Eventually, with the help of a friend and fellow chef, Mrs. Garret is able to make a stunning lobster dish with dill, scallions, and sweet butter—“Sweet butter? On lobster? C’est formidable!” exclaims the teacher—and does get her white hat. And the gang reassembles in time to make their plane home, with Mrs. Garrett joking, “Peekskill’s gonna look pretty peaked after Paris!”

Those kinds of my-aren’t-we-clever lines were a Facts Of Life hallmark, and part of what ultimately makes the show tiresome for anyone over 13 years old. (Nostalgia factor aside, of course.) This was a sitcom pitched more at kids, and so it dealt in broad, simple strokes. We know “G.K.” is a writer because he talks real flowery. “French cooking” is all about how pretty the food looks. When Jo has a romance—or Blair looks for romance—they want hugs, light kisses, and hand-holding in front of picturesque landmarks, not sweaty passion or soul-baring. In sitcom form, that’s all harmless enough. As a movie though, without the bright lights and laughter, it all feels… well, “pretty peaked” is a good description.

How much of the experience wasn’t a total waste of time? Well, the scenery’s nice. In particular, Blair wanders the city at one point late in the movie in a lovely little montage, and comes to the conclusion that it’s Paris she loves, not any man.


And as I mentioned above, Nancy McKeon was a good actress, able to give Jo’s tough exterior and soft interior an equal amount of credence. When Jo says goodbye to her new friend at the airport, McKeon plays her crying scene perfectly: by trying not to cry, which is just what someone in that situation would do.
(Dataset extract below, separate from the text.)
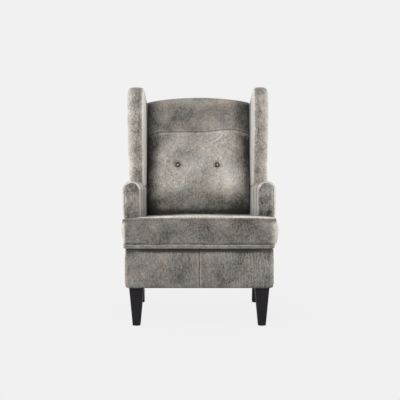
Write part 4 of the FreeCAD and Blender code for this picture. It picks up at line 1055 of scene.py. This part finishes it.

Again, there’s not much about The Facts Of Life Goes To Paris that’s groundbreaking, funny, or gripping, but in scenes like that last one, it can be touching. While I was watching it, and the camera moved off of the girls ascending an escalator to Jo’s French boyfriend standing outside, I confess I did nod appreciatively, and mutter aloud, “Asaaaaaaad Kelada!”